Enhanced entrainability of genetic oscillators by period mismatch

TL;DR

This study demonstrates that period mismatch in genetic oscillators enhances their ability to synchronize with external signals, suggesting biological systems may exploit this mismatch for improved function.

Contribution

The paper reveals that period mismatch actively improves entrainability in genetic oscillators, a novel insight into the functional benefits of multiple feedback loops.

Findings

Period mismatch enhances oscillator entrainability.

Optimal period ratio aligns with experimental observations.

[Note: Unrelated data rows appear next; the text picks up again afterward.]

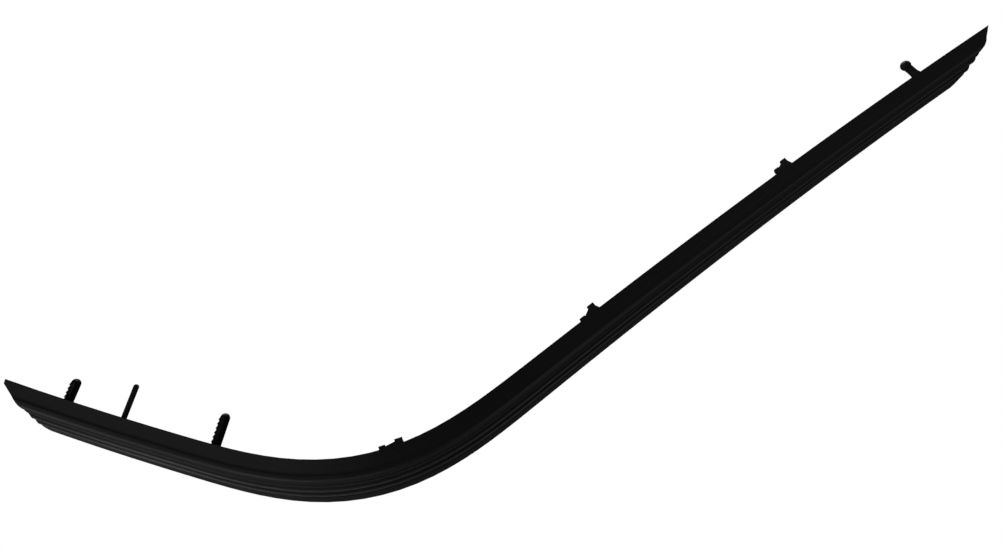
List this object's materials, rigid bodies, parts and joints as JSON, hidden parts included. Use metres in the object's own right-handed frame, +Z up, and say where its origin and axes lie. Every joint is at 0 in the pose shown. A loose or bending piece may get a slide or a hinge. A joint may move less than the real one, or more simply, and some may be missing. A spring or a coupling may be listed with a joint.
{
  "type": "bumper impact strip",
  "caption": "Black moulded corner strip for a bumper, with beads along its face, a ribbed hollow back, snap clips and push-in studs.",
  "frame": {"origin": "middle of the part's box, on the floor that the strip stands on", "axes": "+X along the strip's length from the short leg's tip to the long leg's tip, +Y towards the rear, where the clips point, +Z up"},
  "size_m": [0.972, 0.19, 0.054],
  "materials": {
    "black_plastic": "fine matt grain, near black",
    "stud_plastic": "smooth satin, black"
  },
  "bodies": {
    "root": {"impact_strip": "black_plastic", "stud_tip": "stud_plastic", "stud_bend": "stud_plastic"}
  },
  "joints": []
}
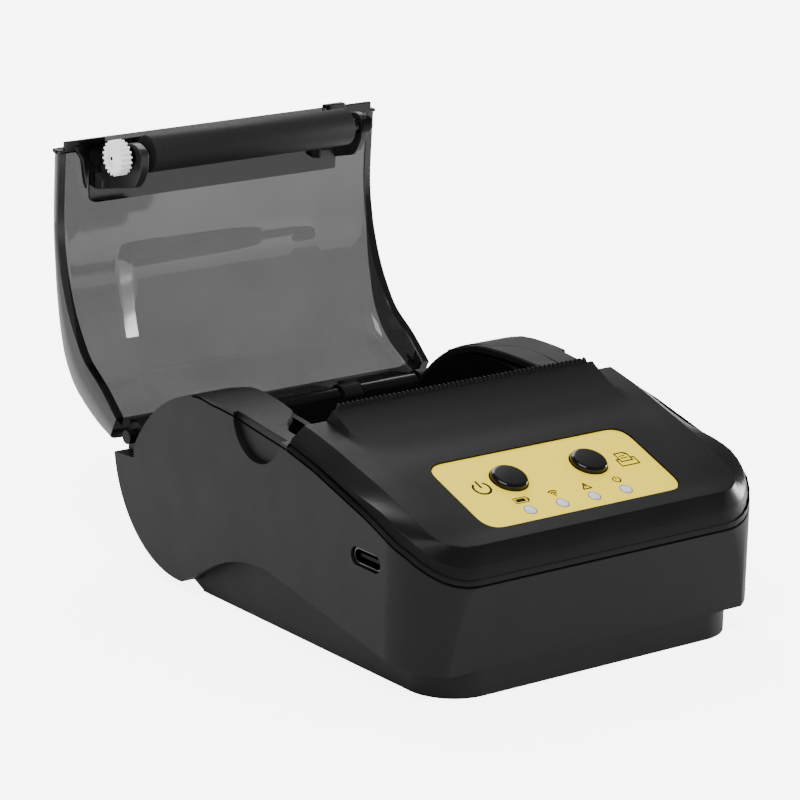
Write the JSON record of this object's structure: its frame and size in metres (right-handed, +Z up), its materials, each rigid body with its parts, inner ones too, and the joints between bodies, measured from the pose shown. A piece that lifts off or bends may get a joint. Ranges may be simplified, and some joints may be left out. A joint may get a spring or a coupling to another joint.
{
  "type": "receipt printer",
  "caption": "Portable receipt printer with a sloping control panel and a hinged see-through paper cover that carries the platen roller.",
  "frame": {"origin": "on the table under the case, midway across its width, 63 mm behind the front face", "axes": "+X to the printer's right, +Y to the rear and the cover hinge, +Z up; the cover is open at rest"},
  "size_m": [0.0894, 0.1368, 0.0878],
  "materials": {
    "case_black": "fine matte texture",
    "inner_black": "smooth satin",
    "panel_yellow": "satin printed film",
    "board_green": "solder mask",
    "switch_metal": "stamped",
    "light_pipe": "milky",
    "tear_black": "satin",
    "ceramic": "glazed",
    "heatsink": "bare",
    "spring_steel": "drawn wire",
    "pin_steel": "turned",
    "plate_steel": "zinc plated",
    "battery_wrap": "shrink wrap",
    "gear_white": "natural acetal",
    "port_steel": "drawn shell",
    "flex_amber": "polyimide film",
    "foot_rubber": "matte",
    "smoke_clear": "smoke tinted, polished",
    "platen_rubber": "ground",
    "button_black": "polished edge",
    "brass": "cut"
  },
  "bodies": {
    "chassis": {"lower_case": "case_black", "upper_case": "case_black", "paper_tub": "inner_black", "panel_label": "panel_yellow", "key_board": "board_green", "power_switch": "switch_metal", "feed_switch": "switch_metal", "light_pipe_battery": "light_pipe", "light_pipe_link": "light_pipe", "light_pipe_fault": "light_pipe", "light_pipe_power": "light_pipe", "tear_bar": "tear_black", "thermal_head": "ceramic", "head_heatsink": "heatsink", "mechanism_frame": "inner_black", "head_spring": "spring_steel", "paper_sensor": "inner_black", "reduction_axle": "pin_steel", "idler_axle": "pin_steel", "gear_plate": "plate_steel", "stepper_motor": "plate_steel", "main_board": "board_green", "battery": "battery_wrap", "radio_module": "switch_metal", "battery_socket": "gear_white", "buzzer": "inner_black", "usb_c_shell": "port_steel", "usb_c_tongue": "inner_black", "head_flex_cable": "flex_amber", "case_screws": "pin_steel", "rubber_feet": "foot_rubber", "hinge_pin": "inner_black"},
    "cover": {"paper_cover": "smoke_clear", "platen_holder": "inner_black", "platen_bush_left": "inner_black", "platen_bush_right": "inner_black"},
    "platen": {"platen_shaft": "pin_steel", "platen_roller": "platen_rubber", "platen_gear": "gear_white", "shaft_collar": "inner_black"},
    "power_key": {"power_button": "button_black"},
    "feed_key": {"feed_button": "button_black"},
    "motor_rotor": {"motor_shaft": "pin_steel", "motor_pinion": "brass"},
    "reduction": {"reduction_gear": "gear_white"},
    "idler": {"idler_gear": "gear_white"}
  },
  "joints": [
    {"name": "cover_hinge", "type": "hinge", "parent": "chassis", "child": "cover", "pos_m": [0, 0.0446, 0.0272], "axis": [1, 0, 0], "range_deg": [0, 100]},
    {"name": "platen_spin", "type": "hinge", "parent": "cover", "child": "platen", "pos_m": [0, 0.0594, 0.0836], "axis": [1, 0, 0], "continuous": true},
    {"name": "power_press", "type": "slide", "parent": "chassis", "child": "power_key", "axis": [0, 0.3404, -0.9403], "range_m": [0, 0.0006], "stiffness_N_per_m": 400},
    {"name": "feed_press", "type": "slide", "parent": "chassis", "child": "feed_key", "axis": [0, 0.3404, -0.9403], "range_m": [0, 0.0006], "stiffness_N_per_m": 400},
    {"name": "idler_spin", "type": "hinge", "parent": "chassis", "child": "idler", "pos_m": [-0.033, -0.01047, 0.0197], "axis": [1, 0, 0], "continuous": true},
    {"name": "reduction_spin", "type": "hinge", "parent": "chassis", "child": "reduction", "pos_m": [-0.035, -0.01945, 0.013], "axis": [1, 0, 0], "continuous": true},
    {"name": "motor_spin", "type": "hinge", "parent": "chassis", "child": "motor_rotor", "pos_m": [-0.035, -0.029, 0.012], "axis": [1, 0, 0], "continuous": true}
  ],
  "couplings": [
    {"joint": "reduction_spin", "follows": "idler_spin", "ratio": -2.5},
    {"joint": "motor_spin", "follows": "idler_spin", "ratio": 7.5}
  ]
}
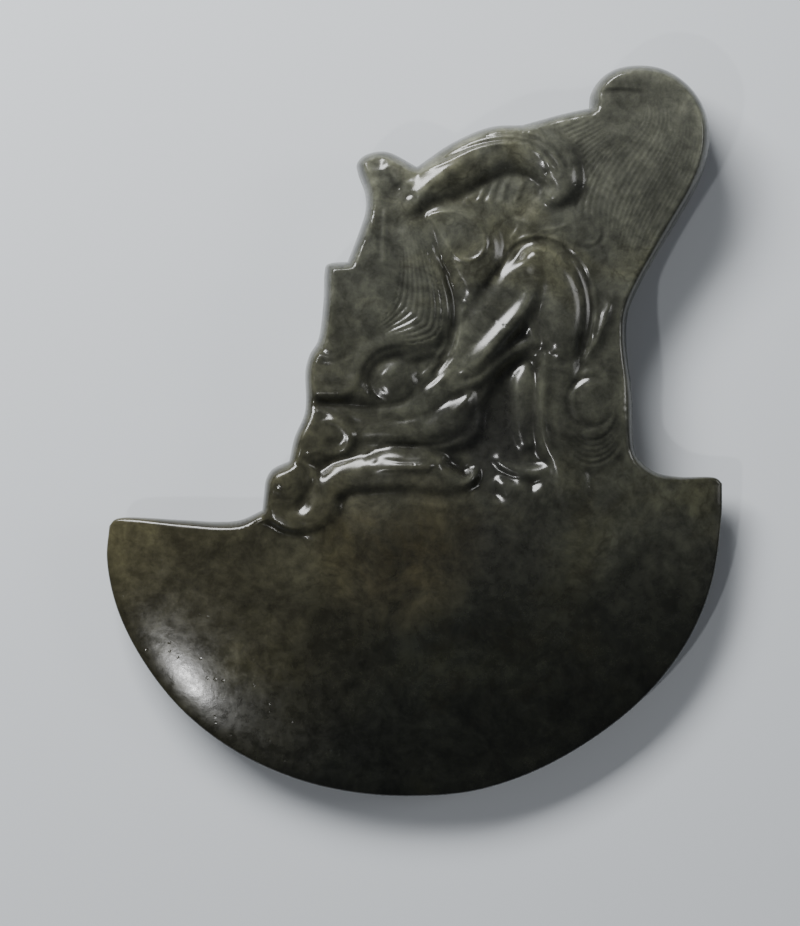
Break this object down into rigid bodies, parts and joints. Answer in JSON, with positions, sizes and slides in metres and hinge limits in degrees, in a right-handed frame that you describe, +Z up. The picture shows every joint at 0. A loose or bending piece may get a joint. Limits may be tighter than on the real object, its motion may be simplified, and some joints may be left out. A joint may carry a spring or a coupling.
{
  "type": "carved jade axe head",
  "caption": "Ceremonial axe head carved from dark green jade: a half-moon blade held in the jaws of a horned beast, with a mane that sweeps up to a rolled butt.",
  "frame": {"origin": "on the surface the axe head lies on, under the middle of its outline", "axes": "+Z up, out of the carved front; +Y from the cutting edge to the butt; +X towards the mane"},
  "size_m": [0.1012, 0.12, 0.0147],
  "materials": {
    "jade": "polished, mottled olive and blackish green"
  },
  "bodies": {
    "root": {"axe_head": "jade"}
  },
  "joints": []
}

Active benefits of period mismatch increase oscillator efficiency.

Abstract

Biological oscillators coordinate individual cellular components so that they function coherently and collectively. They are typically composed of multiple feedback loops, and period mismatch is unavoidable in biological implementations. We investigated the advantageous effect of this period mismatch in terms of a synchronization response to external stimuli. Specifically, we considered two fundamental models of genetic circuits: smooth- and relaxation oscillators. Using phase reduction and Floquet multipliers, we numerically analyzed their entrainability under different coupling strengths and period ratios. We found that a period mismatch induces better entrainment in both types of oscillator; the enhancement occurs in the vicinity of the bifurcation on their limit cycles. In the smooth oscillator, the optimal period ratio for the enhancement coincides with the experimentally observed ratio, which suggests biological exploitation of the period mismatch. Although the origin of multiple feedback loops is often explained as a passive mechanism to ensure robustness against perturbation, we study the active benefits of the period mismatch, which include increasing the efficiency of the genetic oscillators. Our findings show a qualitatively different perspective for both the inherent advantages of multiple loops and their essentiality.